Tuesday, March 3, 2009

No-Stalgia

Nostalgia should be my middle name. Of course, that's only because Amusing Anecdotes is too long, but still. I'm all about the nostalgia. One of my favorite things to do is sit around and tell funny stories at my own expense. The main reason for this is that I know I won't hit me. I hang around with a bunch of ninjas, you know. If I tell stories at THEIR expense, I may not live to enjoy the rousing laughter of my audience.

But then, every once in a while when I'm telling amusing anecdotes, someone messes with my mojo. They bring up one of those stories that I'd rather not remember. And that's not nostalgia. It's NO-stalgia.

Case in point: We got together with a bunch of friends the weekend before last. And one of the people who was there is... yeesh, I don't know what to call him. He's my godmother's husband, so I guess that makes him my god-dad-in-law. Let's call him G-Dil for short. Which sounds like one of those weenie rap guy names and will probably get me pounded, because G-Dil is a crazy good ninja, but I'm all about sacrificing body parts on the altar of humor. Anyway, we were all sitting around when G-Dil brought up that wilderness rescue course that I took.

Summary of this NO-stalgic anecdote: G-Dil was one of the instructors. There was a rapelling section of the course, where you're supposed to save an imaginary patient who has fallen of a cliff. I fell off the cliff.

Whoopsie.

Yeah, so he brings that up, and it absolutely is snarfworthy, but in one of those NO-stalgic kinds of ways, because it resulted in my having knee surgery on Slayer's birthday. (Instead of singing "Happy Birthday" to him, I think I said something like: "UUUuuunhhh.")

So I retaliated by bringing up the later part of the course, where you're supposed to manufacture a traction splint out of a big laundry basket full of junk. It was THE coolest exercise ever. Unfortunately, I couldn't get around very well because I had a leg brace on. And... er... I ended up planting my foot square in G-Dil's crotch.
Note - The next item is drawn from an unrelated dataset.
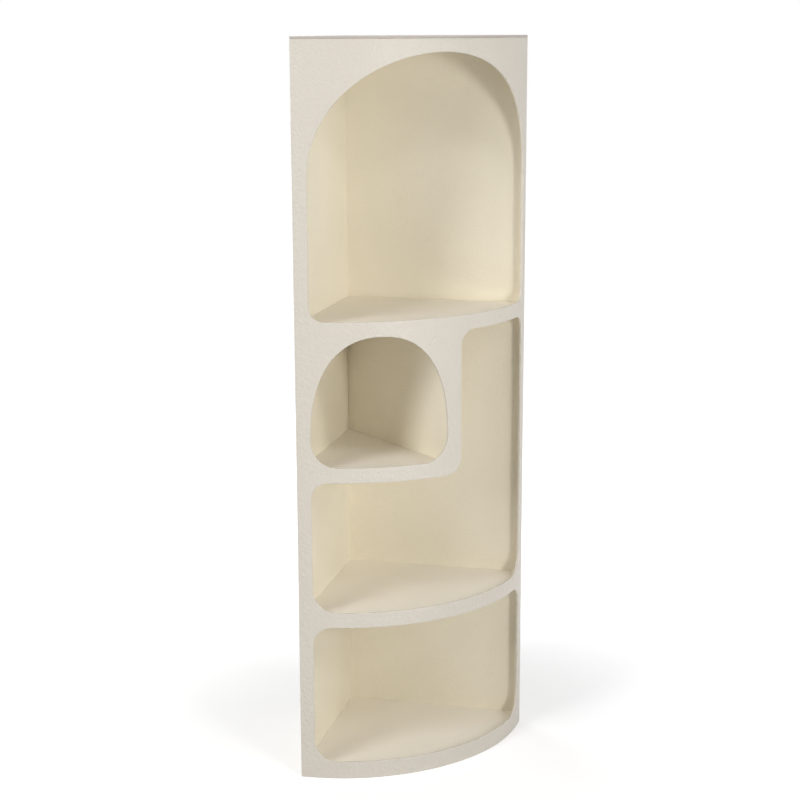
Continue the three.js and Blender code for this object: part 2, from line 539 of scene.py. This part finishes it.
@dataclass(frozen=True)
class PebbledPlastic:
    """Cream sheet with a fine pebbled grain pressed into it and a low sheen.

    The pebble and the dimple are widths in metres, with the depths that they are pressed to. The
    tint wanders between the light and the deep colour with the cloud and the blotch.
    """

    name: str
    light: tuple[int, int, int]
    deep: tuple[int, int, int]
    roughness: float = 0.52
    roughness_swing: float = 0.10
    cloud: Noise = Noise(scale=7.0, detail=4.0, roughness=0.55)
    cloud_share: float = 0.6
    blotch: Noise = Noise(scale=90.0, detail=3.0, roughness=0.6)
    blotch_share: float = 0.4
    pebble: float = 0.0034
    pebble_depth: float = 0.00034
    pebble_softness: float = 0.8
    dimple: float = 0.0075
    dimple_depth: float = 0.00030
    dimple_detail: float = 1.0
    grains_per_pebble: float = 2.2
    grain_depth: float = 0.00006
    grain_detail: float = 2.0
    relief_roughness: float = 0.5
    ior: float = 1.5
    specular: float = 0.4
    # Painted shade: a band of heights, the lid's edge, is darkened to this colour for the little
    # light that falls on it from above
    painted_edge_shade: tuple[int, int, int] | None = None
    painted_shade_band: tuple[float, float] = (0.0, 0.0)
    painted_shade_fade: tuple[float, float] = (0.80, 0.98)

    def _in_painted_shade(self, shader: Shader, place: Link) -> Link:
        """1 in the band of heights that the painted shade darkens, the lid's edge, and 0 elsewhere.
        """
        low, high = self.painted_shade_band
        half = (high - low) / 2
        start, end = self.painted_shade_fade
        height = shader.add("ShaderNodeSeparateXYZ", {}, {"Vector": place}).out("Z")
        return shader.smooth_step(abs(height - (low + half)), half * start, half * end, 1.0, 0.0)

    def _tint(self, shader: Shader, place: Link) -> Link:
        """The plastic's colour, a little uneven, with painted shade on the edge band where one is
        set.
        """
        cloud = self.cloud.build(shader, place)
        blotch = self.blotch.build(shader, place)
        uneven = cloud * self.cloud_share + blotch * self.blotch_share
        tint = shader.mix(uneven, linear(*self.light), linear(*self.deep))
        # Painted shade mixed into the colour over the edge band
        if self.painted_edge_shade:
            tint = shader.mix(self._in_painted_shade(shader, place), tint, linear(*self.painted_edge_shade))
        return tint

    @staticmethod
    def _press(shader: Shader, height: Link, depth: float, under: dict[str, Link]) -> Link:
        """Presses a pattern to a depth, on the normal of the one under it if there is one."""
        return shader.add("ShaderNodeBump", {}, {
            "Strength": 1.0, "Distance": depth, "Height": height, **under,
        })

    def build(self) -> bpy.types.Material:
        """Makes the material.

        Returns:
            The material.
        """
        shader = Shader(bpy.data.materials.new(self.name))
        place = shader.add("ShaderNodeTexCoord").out("Object")
        cells = shader.add("ShaderNodeTexVoronoi", {"feature": "SMOOTH_F1"}, {
            "Vector": place, "Scale": 1 / self.pebble, "Smoothness": self.pebble_softness,
            "Randomness": 1.0,
        })
        dimples = Noise(1 / self.dimple, self.dimple_detail, self.relief_roughness)
        grain = Noise(
            self.grains_per_pebble / self.pebble, self.grain_detail, self.relief_roughness,
        )
        waves = self._press(shader, dimples.build(shader, place), self.dimple_depth, {})
        bumps = self._press(shader, 1 - cells, self.pebble_depth, {"Normal": waves})
        fine = self._press(shader, grain.build(shader, place), self.grain_depth, {"Normal": bumps})
        surface = shader.add("ShaderNodeBsdfPrincipled", {}, {
            "Base Color": self._tint(shader, place),
            "Roughness": self.roughness + (cells - 0.5) * self.roughness_swing,
            "Normal": fine,
            "IOR": self.ior,
            "Specular IOR Level": self.specular,
        })
        shader.add("ShaderNodeOutputMaterial", {}, {"Surface": surface})
        return shader.owner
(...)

Hey, I needed leverage. He didn't bleed out, and that's what's important.

So I think that the moral of this story is not to pull that NO-stalgic thing on me, because I will pulverize your wiggly bits in retaliation.

12 comments:

Vikki said...

Ha! Thanks for the heads up. I'll be sure to keep my wiggly bits out of bionic leg range when bringing up cringe-worthy stories.

So...ummm...just for my own peace of mind, are you actively doing wilderness rescues? Just curious. Might postpone that camping/hiking trip. You know, just until you work all the kinks out.

PJ Hoover said...

Oooh, but it's so funny! So did they make a splint for you?

Unknown said...

HAHAHA!

Mary Witzl said...

Good for you for surviving that! I have to say, if it were me, I'd be proud. Not everyone gets injured when they're rappelling. Not everyone can SPELL rappelling either.

Fox Lee said...

*LOL*
WHy did you have to make a leg splint? Weren't you already wearing one?

K.C. Shaw said...

I thought ninjas had unbruiseable wiggly bits. Hmm, I learn something new on your blog every day. :)

Carrie Harris said...

Vivi: Hmmm... I'm not sure how to answer that. I'm not doing one right now, because my computer is not in the wilderness. However, I've totally got your back if you go hiking.

PJ: Actually, the person who was hosting it had a spare leg brace from her knee injury. Which was not acquired in relation to any cliffs, I might add.

Beth: Thank you for laughing at me. ;)

Mary: Yes, it takes a special kind of skill to fall off a cliff. I've got to admit it.

Shelli: Thank you. I have my moments. :)

Natalie: Actually, this was a part of the course. You had to put a splint on one of the "patients." So it was kind of like the blind leading the blind, only in this case is was the splinted splinting the... er... unsplinted?

KC: See? I'm a public service.

Mariah Irvin said...

So what does "UUUuuunhhh" mean in zombie? Wait...I have a pretty good imagination.

K. M. Walton said...

Funny, funny, funny. And more funny. Your stories kill me every single time.

Michelle D. Argyle said...

Wiggly bits! Your the only other person I know who has used that phrase besides one other friend. That and jiggly bits. Gotta love that phrase, too. :)

LauraBlue said...

lmao G-Dil. Oh, Carrie, whatever will you think of next?

Carrie Harris said...

Mariah: Yeah? I'd love to hear your ideas. I'm putting together a zombie dictionary, you know. :)

KM: Yes, but do they resurrect you later? That's kind of important.

Glamis: I guess that's just one of the things that makes me unique?

Laura: Um... you really want me to answer that? Snarf.